Q & A with Alice Parker, special education expert
Published: June 13, 2007
Alice Parker is director of Strategic Educational Services for Sopris West Educational Services. She is the past president of the National Association of State Directors of Special Education and the 2006 recipient of the group’s Heritage Award for service to children with disabilities. Parker will discuss response to intervention as a strategy for assessing students’ learning needs at CSBA’s annual Curriculum Institute July 6-7 at the Hyatt Regency in Monterey.
What is Response to Intervention—or RtI, as it’s known—and why is it receiving so much attention?
Response to Intervention is a systems change effort that looks to understanding students’ and schools’ needs based in problem-solving methodology using student, teacher and school-level data. It focuses resources and interventions on the parts of the system and the students in the system who most need those resources and interventions. It requires that systems work to identify resources, interventions, tools and training for staff so that the intensity, duration and fidelity of the interventions allow for the vast majority of students to achieve to high levels.
RtI has proven to be the way that school districts and schools failing to meet average yearly progress are able to improve outcomes and move out of state and federal sanctions. It is a requirement of federal special education law (the Individuals with Disabilities Education Act) when districts are identified as having disproportionate special education placement of minority youth. RtI has been used successfully across the United States to prevent schools and districts from falling into sanctions. Most importantly, students in schools and districts where an RtI program is in effect achieve to high standards!

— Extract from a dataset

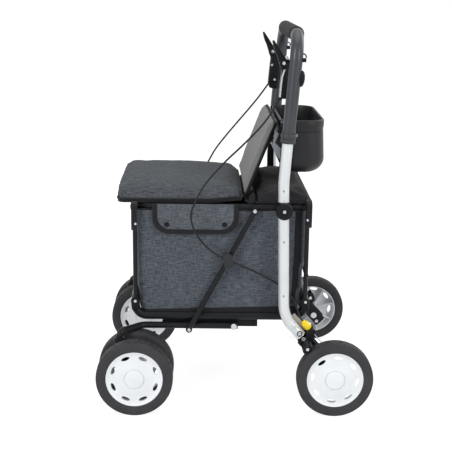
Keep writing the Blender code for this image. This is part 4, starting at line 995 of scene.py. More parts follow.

How does it serve to support struggling students?
By using assessments and the data collected from them to pinpoint the areas of needed interventions for struggling students, schools and districts are able to support the success of all their students. Interventions are selected prior to need, staffs are trained, and when applied, these interventions are used with fidelity to reach our students most at risk of school failure.
What are its components?
The components of a quality RtI program include a highly effective problem-solving system which looks at both academic and behavioral issues; tiered interventions for students that are scientifically researched; professional development to provide staff with skills to not only use the interventions with fidelity, but to also understand the meaning of data and its implications in pedagogical decisions; and finally, a team of individuals working together to implement this tiered intervention model for the amount of time, intensity and duration needed to effect change in student learning and outcomes.
Where and how is it being successfully implemented?
RtI is being utilized all over the country with great success. Florida, Pennsylvania and Michigan are just three states with initiatives to implement RtI. An example of a district using RtI is Heartland School District, a 36,000-student district in Ames, Iowa, that has been using RtI for many years with stunning results.
What makes the RtI model different than traditional strategies used to identify learning disabilities?
RtI is not a tool for identifying students with learning disabilities. It is a systems change effort that focuses on all students at risk of school failure. It may be used in the identification process for children who may be learning disabled, and when it is used in this manner the data and student records regarding the quality of the interventions, the results of the interventions and the assessments of the efficacy of the interventions together demonstrate the presence of a learning disability. In those places where RtI has been used with fidelity, incidence of special education identification for any disability category tends to be in the 7 percent range. By using RtI, students have their educational needs met without the necessity of special education identification.
What new skills do you hope participants at your CSBA Curriculum Institute session in July will walk away with?
- What are the essential elements of RtI, and where is it being used in the United States?
- Why would my district want to embark on an RtI initiative?
- How might we begin?
- Where are the resources for my district as we implement RtI?